I was very surprised when they gave Mrs. Magill, Fang, and me a card when we moved back to North Kakalakee. We have a nice neighborhood now, but no neighborhood bar.

Mr. Wrong, I lived on Euclid Ave. just down the street from L5P when they were building the EAYC, so I was among the first to enjoy that wonderful place! Do they still have killer hamburgers? I think I still have a T-shirt somewhere…

Is the Little 5 Points Pub still open? Oh the memories…watching the Indigo Girls and being the only straight female in the place…

If I make it back to Atlanta for any hockey games this year I’ll try to get in touch - I would love to see the old neighborhood again, and I’m definitely too old for Buckhead. (But then again, I was born too old for Buckhead - it was never my scene.)

Which bars? I live in Boca, work on Ft. Lauderdale.

I live on Euclid now. Actually in what used to be Bass High School, now the Bass Lofts. So, I guess I’m Old School too. The burgers are still great, but the weekly specials are what I usually go for. And the Brunswick Stew.

Sadly, the L5P Pub is no more. It’s been through a couple of incarnations, and is currently the Corner Tavern. The food is pretty decent (best fries in the 'hood), and they have pool tables, but no live music. The place I really miss is the Point. That was my favorite bar here before I moved to the neighborhood, but it closed several years ago, and is now (very sadly) a vintage clothing store. The Star Bar is still around, but I don’t like it as much as I used to, and I don’t know if that’s my fault, or theirs.

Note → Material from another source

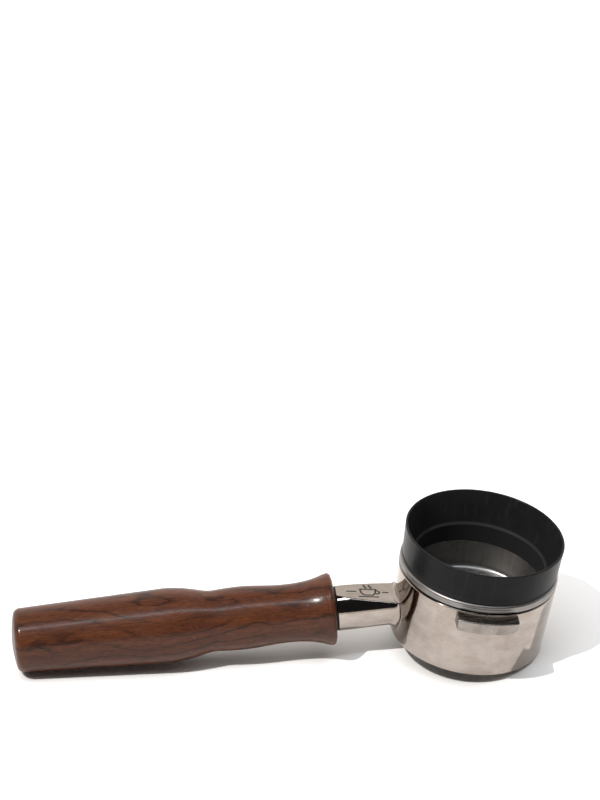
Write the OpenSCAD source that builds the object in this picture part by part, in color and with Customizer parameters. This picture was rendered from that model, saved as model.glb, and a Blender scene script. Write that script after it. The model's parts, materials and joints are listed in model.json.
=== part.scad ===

Aye, theres nothing better than a decent neighbourhood bar.

One of the things i knew i’d miss most when i came over here was all the places back home that i drank at regularly, and all the characters and staff i knew (and who knew me).

Luckily, the McManus on 19th and 7th seems to have started to fill this role nicely - friendly staff and regulars, decent beer, decent food, decent jukebox etc. I can normally be found in there most saturday evenings proping up the bar and either chatting or reading a book/comic book.

Sunday and weekday visits depend on how close it is to payday :wink:

Oh, and Snakescatlady, I’d be pleased to have a pint or two with you if you stop in. Hell, you might even recognize someone. There are people in there who have been going since it opened.

I started this thread a while ago on neighborhood bars.